A proposito di diritto. Un magistrato famosissimo, in un’occasione pubblica altrettanto famosa, ha detto che «se la giustizia è un valore non si capisce in quale modo la sua ricerca possa diventare un disvalore. Ovviamente una giustizia perseguita con modi illegali o immorali non sarebbe più giustizia...». Ecco. L’idea, dopo gli ultimi diciassette anni, è che quando sul banco degli imputati c’è un cittadino che si chiama Silvio Berlusconi, a prescindere da contesto, accusa, difesa, carte e testimoni, la legittima sete di giustizia tenda a diventare un’ubriacatura, e l’ansia di riparare un torto un processo inquisitoriale. A pagarne le spese, in questo caso, non è solo l’imputato. Ma l’intera cittadinanza.

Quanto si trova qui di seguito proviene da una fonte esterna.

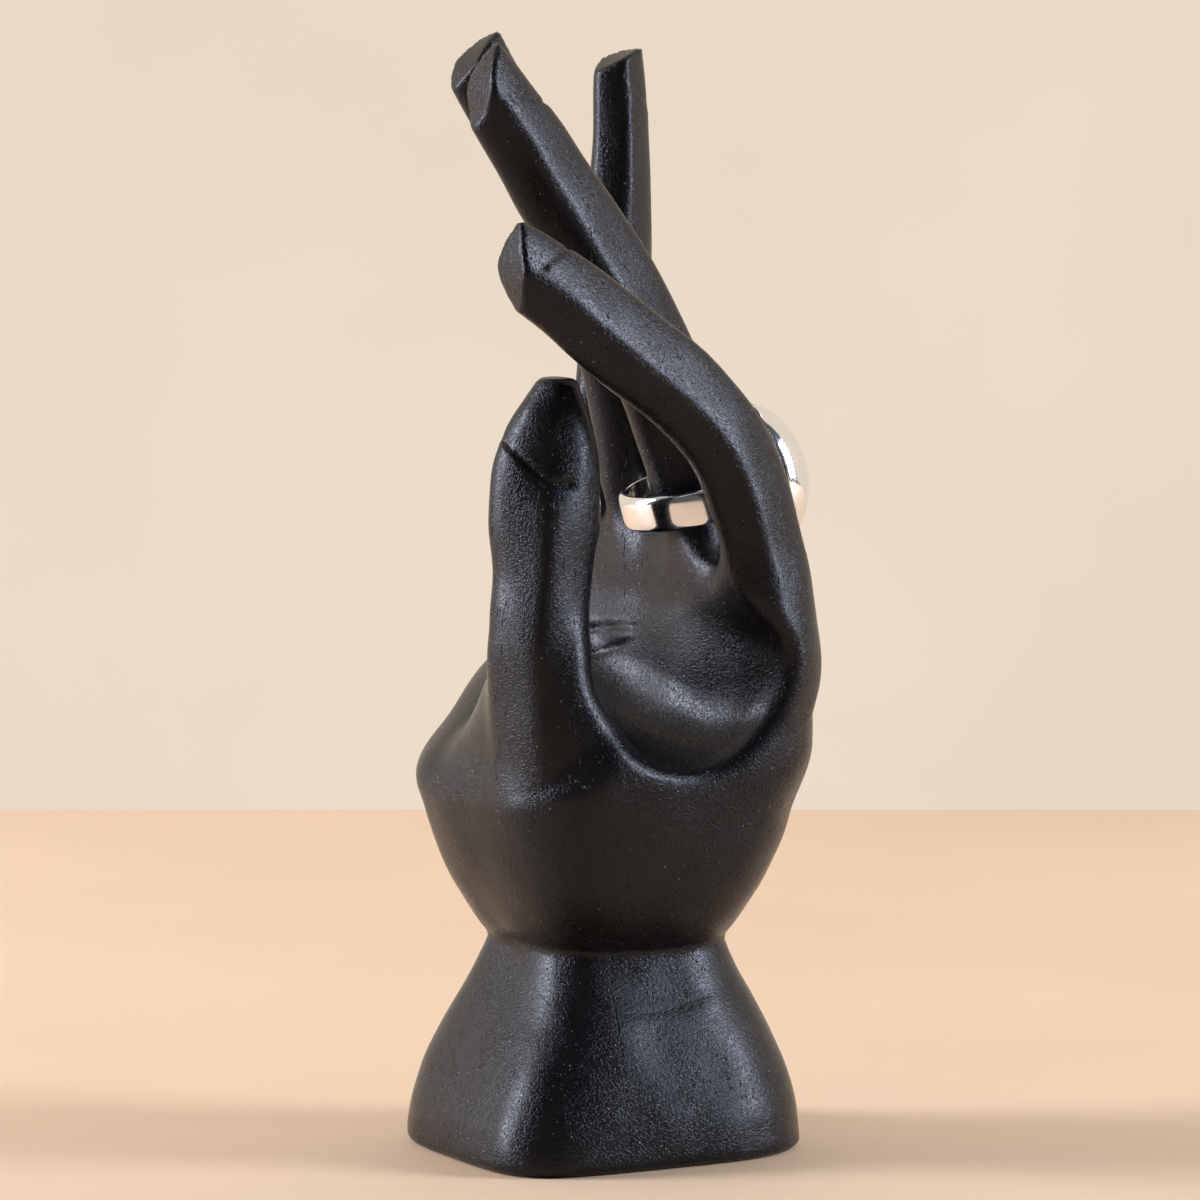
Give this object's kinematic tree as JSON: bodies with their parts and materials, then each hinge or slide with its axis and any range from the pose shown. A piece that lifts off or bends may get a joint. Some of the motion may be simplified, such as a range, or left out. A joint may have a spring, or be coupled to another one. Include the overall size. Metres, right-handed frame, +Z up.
{
  "type": "ring holder",
  "caption": "Carved black wooden hand on a flared cuff that holds rings on its upright fingers, with a silver dome ring on the middle finger.",
  "frame": {"origin": "middle of the flat underside of the cuff, on the surface that the holder stands on", "axes": "+Z up along the fingers, -X where the palm faces, -Y the thumb side"},
  "size_m": [0.0542, 0.0553, 0.15],
  "materials": {
    "black_wood": "black stained open-grained wood, satin",
    "silver": "polished silver"
  },
  "bodies": {
    "hand": {"carved_hand": "black_wood"},
    "ring": {"ring_shank": "silver", "ring_dome": "silver"}
  },
  "joints": [
    {"name": "ring_lift_off", "type": "hinge", "parent": "hand", "child": "ring", "pos_m": [-0.1049, -0.0078, 0.06045], "axis": [0, -1, 0], "range_deg": [0, 34]}
  ]
}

Gli uomini che amministrano la giustizia, dal 1994 a ieri sera, hanno pronunciato centinaia, anzi migliaia di articoli. Di fronte ai quali, però, fa fede forse il più importante della Dichiarazione universale dei diritti dell’uomo, contro l’uso strumentale o sproporzionato del potere giudiziario. Quello che recita: «Ogni individuo ha diritto, in posizione di piena uguaglianza, ad una equa e pubblica udienza davanti ad un tribunale indipendente e imparziale, al fine della determinazione dei suoi diritti e dei suoi doveri, nonché della fondatezza di ogni accusa penale che gli venga rivolta». A molta gente che non mastica diritto, al netto di sofismi e grovigli, sembra che gli aggettivi «equa» riferita ad udienza e «indipendente e imparziale» riferita a tribunale, siano sempre di più – in ogni «caso» politico dell’ultimo ventennio – più una speranza che una certezza.

L’impressione che abbiamo provato ieri sera.